English subtitles

← How Failures Come to Be - Software Debugging

Get Embed Code
4 Languages

Showing Revision 4 created 05/25/2016 by Udacity Robot.

  1. We can see a program as a succession of program states.
  2. Each program states consists of several variables with values.
  3. As a program executes, it processes these states and transforms them into a new states.
  4. For instance, by reading variables and writing variables. This is the normal mode of operation.
  5. Now, however, since in the beginning, we have a normal input and in the end we have a failure,
  6. there must be a defect somewhere in our program that actually causes the problem.
  7. So let me assume that this statement we're executing here actually has a defect.
  8. What happens is that now, when executed, it introduces
  9. an error in the program state which we call an infection.
  10. This infection is now being propagated possibly to other state
  11. and eventually becomes visible as a failure towards the user.
  12. What we get in here is actually an entire cause-effect chain.
  13. You see, these failures, which is an infection, is caused by earlier infections
  14. and if we are at a state where the infection has no further origin, that is, the input state is the same,
  15. and the output is infected, and we know the statement that was executed at this precise moment
  16. which caused this transition from the same state to infected state,
  17. this is the statement which caused the infection, this is the statement which has the defect.
  18. When we're debugging now, we need to identify this cause-effect chain
  19. not only do we need to identify but we also need to break the cause-effect chain.
  20. If we can break this cause-effect chain from defect to failure, then we're done with debugging.
  21. So all of this looks very simple, however, in real life, it's much more complicated than that.
  22. To start with, not every defect automatically causes a failure.
  23. It may well be that the defect causes an infection which later simply is not
  24. propagated as a real life infection just as well.
  25. So the infection is not propagated and never ever becomes visible to the user.
  26. It may not even cause a failure at all or the statement with the defect may not even be executed
  27. or only under very specific circumstances may actually cause an infection and later a failure.
  28. This is the problem of testing.

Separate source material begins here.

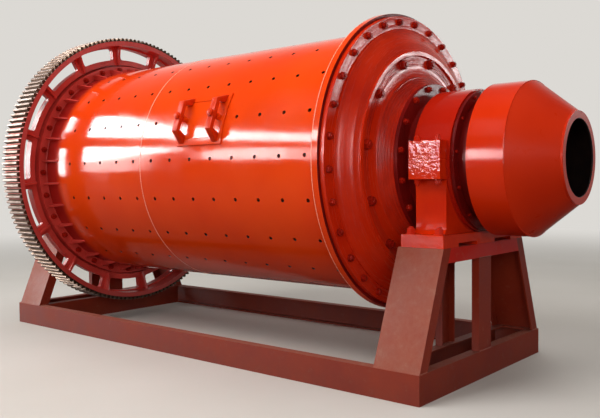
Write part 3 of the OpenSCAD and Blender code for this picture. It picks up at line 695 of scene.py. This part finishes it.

You can execute a program again and again,
  29. never have a failure and still have a defect in there, however, if a program fails,
  30. that is if we actually see a failure, then we can always trace it back to the defect that causes it.
  31. So if there's a failure, we can always fix it by following back the cause-effect chain.
  32. But then the next problem is: these states are huge.
  33. So over here we have 1, 2, 3, 4, ... 12 variables. Cute.
  34. In reality, we have 10,000 of such variables and not only do we have 10,000 of such variables,
  35. we also have 10,000 of steps between defect and failure.
  36. So tracing back the cause-effect chain can be much,
  37. much more complicated that it is in this simple picture.
  38. The longer the cause-effect chain, that is the longer the time we have to cover,
  39. the more states we have to cover, the harder is to debug it.
  40. And also, the larger the state, the more we have to search for an infection.
  41. Again, this makes debugging harder and harder.
  42. It's like finding a needle in a haystack except that the haystack
  43. sometimes is larger than any haystack you'll ever find on earth.